Copy exactly the lines from the first line of the records below through the line containing "its box's centre.", including both, and nothing else.

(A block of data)
■ ■ ■ ■
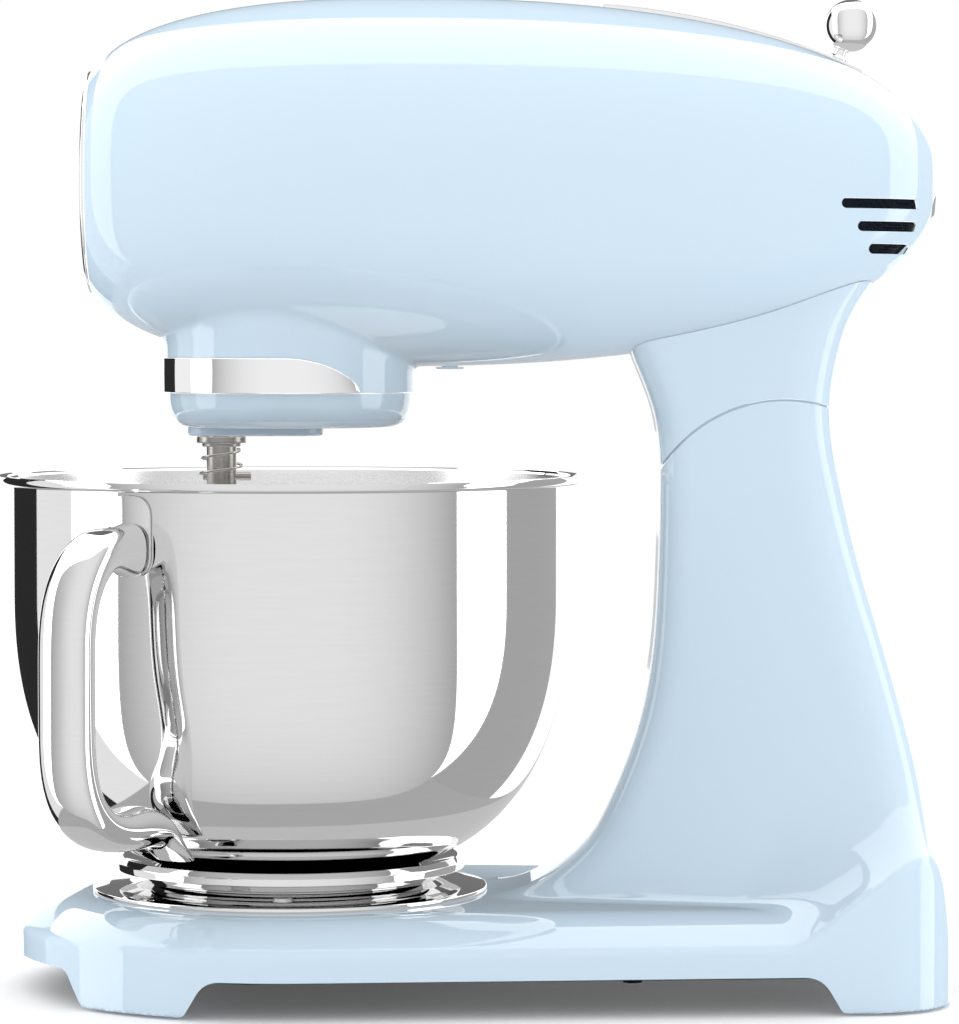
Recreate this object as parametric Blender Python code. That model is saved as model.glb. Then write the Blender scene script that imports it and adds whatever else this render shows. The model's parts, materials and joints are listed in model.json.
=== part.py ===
"""Tilt-head stand mixer at real size: +Z up, bowl end at -X, origin on the ground under its box's centre.

Every number below is in millimetres or degrees. The helpers scale each mesh to metres as they make it.
Each moving body has an empty on its joint's axis, and its pieces are parented to that empty."""

import math

import bmesh
import bpy
from mathutils import Vector

MM = 0.001
GAP = 0.3  # clearance between pieces that touch
WALL = 3.2  # thickness of the die-cast shells

# Main places
MID_Y = 12.5  # the mixer's plane of symmetry; the bowl's handle makes the whole box uneven
BOWL_X = -68.6  # vertical axis of the bowl and of the planetary hub
HEAD_Z = 306.0  # axis of the torpedo-shaped head

# Base casting, seen from above as the hull of one large and two small circles
BASE_FRONT_R = 104.0
BASE_REAR_X = 179.0
BASE_CORNER_R = 32.0
BASE_CORNER_Y = 55.5
BASE_EDGE_Z = 25.0  # top of the upright side wall
BASE_TOP_Z = 36.0
BASE_CROWN = 29.0  # width of the rounded shoulder between side wall and flat top
ARCH_Z = 14.5  # underside of the wall between the feet
LEG_Z = 1.0  # lower edge of the four legs
FOOT_R = 11.0
GLAND_Z = 20.4
FRONT_FOOT = (-116.5, 73.8)  # x and distance from the symmetry plane
REAR_FOOT = (151.0, 62.0)
COVER_SCREWS = ((-150, 0), (60, -80), (60, 80))

# Column and neck: height, front x, rear x, half width, widening towards the rear
COLUMN = (
    (18, 12, 178.2, 72, 0.32),
    (32, 13, 177.8, 71, 0.42),
    (40, 24, 176.8, 64, 0.50),
    (55, 43, 174.3, 55, 0.46),
    (70, 52.5, 171.6, 48.5, 0.41),
    (101, 64.5, 164.8, 39.5, 0.32),
    (131, 70, 156.9, 34, 0.24),
    (162, 71.8, 148.2, 30, 0.16),
    (192, 72.4, 141.3, 27.5, 0.11),
    (222, 69, 137.8, 26, 0.08),
    (240, 62, 140.6, 26, 0.05),
    (254, 58, 145.2, 26, 0.02),
    (272, 56, 157, 26, 0.0),
)
NECK_Z = 192.0  # the neck's sections start here
TILT_X = 118.8
TILT_Z = 169.0
SEAM_R = 54.5  # the column's domed top turns under the neck about the tilt axis
SEAM_GAP = 0.7

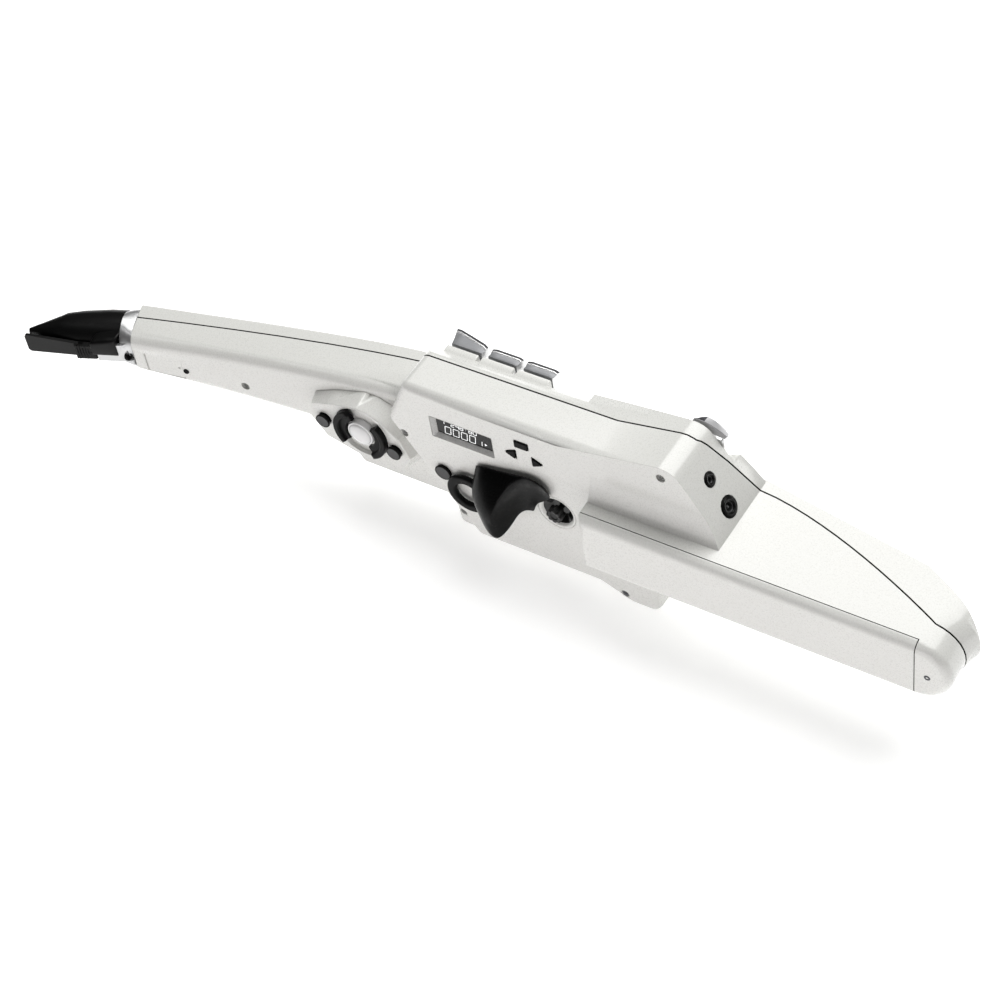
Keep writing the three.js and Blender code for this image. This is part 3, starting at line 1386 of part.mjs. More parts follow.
■ ■ ■ ■
Exercise answer |
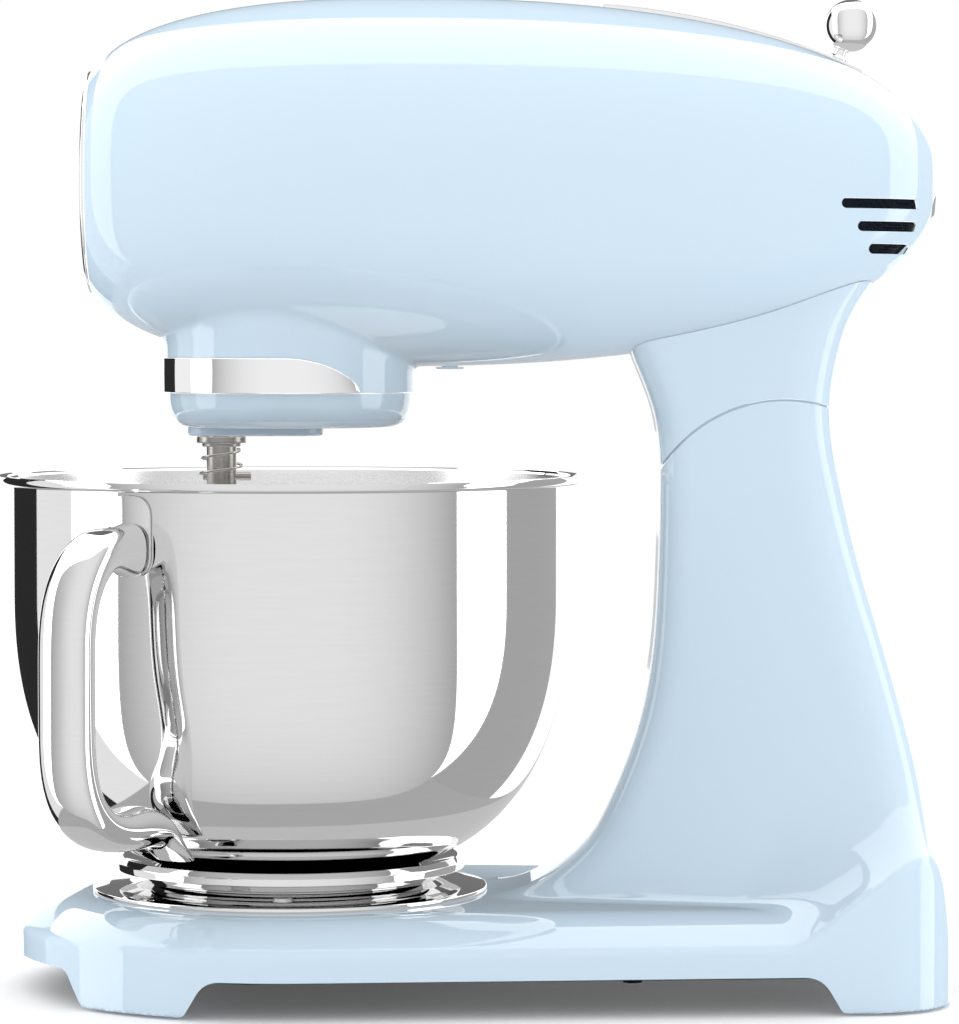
Recreate this object as parametric Blender Python code. That model is saved as model.glb. Then write the Blender scene script that imports it and adds whatever else this render shows. The model's parts, materials and joints are listed in model.json.
=== part.py ===
"""Tilt-head stand mixer at real size: +Z up, bowl end at -X, origin on the ground under its box's centre.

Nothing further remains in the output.